Chameau, lion ou enfant ?

Edito de Samuel AMEDRO – 08 décembre 2022

Nous le savons, il n’y a pas de planète B ou de possibilité de sortir du jeu. Il n’y a pas de seconde vie ou de Metavers où nous pourrions construire un autre monde qui nous correspondrait mieux. Pour s’en sortir, différents scénarios ont été imaginés. Attendre le sauveur providentiel tel Superman descendu des étoiles ? Se tirer sur ses cheveux pour sortir des sables mouvants et se sauver par ses propres forces ? Apporter sa petite contribution, même modeste, comme un colibri qui veut éteindre l’incendie ? Quitter ce monde pourri en faisant de l’Église un refuge pour temps de détresse ? Tenter la méthode Coué de la pensée positive qui ferme les yeux sur les problèmes sans solution ?

 

D’un côté, il y a les lanceurs d’alerte comme Jean-Baptiste qui essayent de nous faire prendre conscience des enjeux. C’est le rapport du GIEC qui mise sur notre intelligence et notre capacité à prendre les bonnes décisions pour changer tant qu’il est encore temps. Avec toute l’efficacité que l’on connait…

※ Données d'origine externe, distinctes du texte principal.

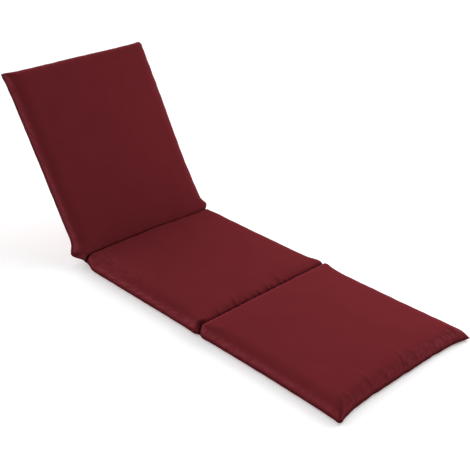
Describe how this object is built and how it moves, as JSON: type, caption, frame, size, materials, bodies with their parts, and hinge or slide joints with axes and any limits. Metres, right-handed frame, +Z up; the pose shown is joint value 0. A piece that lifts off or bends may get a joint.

Et de l’autre, il y a Jésus qui ne nous informe de rien, qui ne délivre aucun message, qui ne cherche pas à nous convaincre, à nous expliquer, à nous faire changer d’avis. Lui, il vient changer nos existences et transformer nos cœurs.

 

Et vous, comment vous situez-vous ? Quelle sera votre place, votre participation, votre contribution ? Vous vous sentez plutôt comme un chameau, un lion ou un enfant ?

 

Certains se sentent plutôt chameau. Parce que le chameau vient de loin et va loin. Il est chargé et marche en caravane pour transmettre et porter le poids des savoirs qui traversent les déserts. Il porte la tradition et l’histoire de notre identité, la théologie et les murs des temples séculaires. Il porte la permanence d’une Parole qui nous porte depuis des siècles. Le chameau nous rend capables de parler en notre nom propre, d’agir pour essayer de réparer le monde, d’assumer nos choix et notre responsabilité, capables de prendre notre juste place dans ce monde. Ni trop ni pas assez. Sans s’excuser d’être.

 

D’autre se reconnaitront dans le lion. Le lion, lui, est combatif et affirmatif. Il ne craint pas de porter le combat devant une situation qui se dégrade et qui inquiète quand l’avenir devient incertain. Le lion assume un combat pour la liberté de penser autrement avec un regard qui vient du dehors, libre parce que non déterminé par les circonstances mais à l’écoute de cette Parole qui nous vient d’ailleurs. Il vit de cette liberté si chère à Jacques Ellul dans son combat contre le conformisme qui guette toujours l’Église quand elle parle comme tout le monde, quand rien dans sa parole ne la différencie de ce qu’on entend partout ailleurs, qui consonne avec l’air du temps et les indignations sélectives de l’époque, quand ce qu’elle dit ne change en rien la réalité.

 

Alors, chameau ou lion ? Sans doute un peu des deux… Mais Jésus, lui, nous invite à devenir des enfants. L’enfant que Jésus remet au centre au moment où ses disciples demandent « Qui est le plus grand dans le royaume des cieux ? » (Mt 13,3) L’enfant désarmé et confiant. L’enfant (pas l’infantile capricieux du « tout-tout-de-suite ») est nouveau commencement, ouverture vers l’avenir, à la fois non-puissance et désir de grandir, quête de l’autre et dépendance radicale. L’enfant, c’est aussi l’innocence de celui qui ne prétend pas connaître qui est Dieu mais qui en connaît le principe et qui ressent le bénéfice de sa présence : vivre une vie vivante en accord avec ce que l’on est. « Seul l’enfant, disait Bonhoeffer, sait vivre son présent à partir de son futur. » Nous qui allons fêter Noël, puissions-nous apprendre à devenir des enfants !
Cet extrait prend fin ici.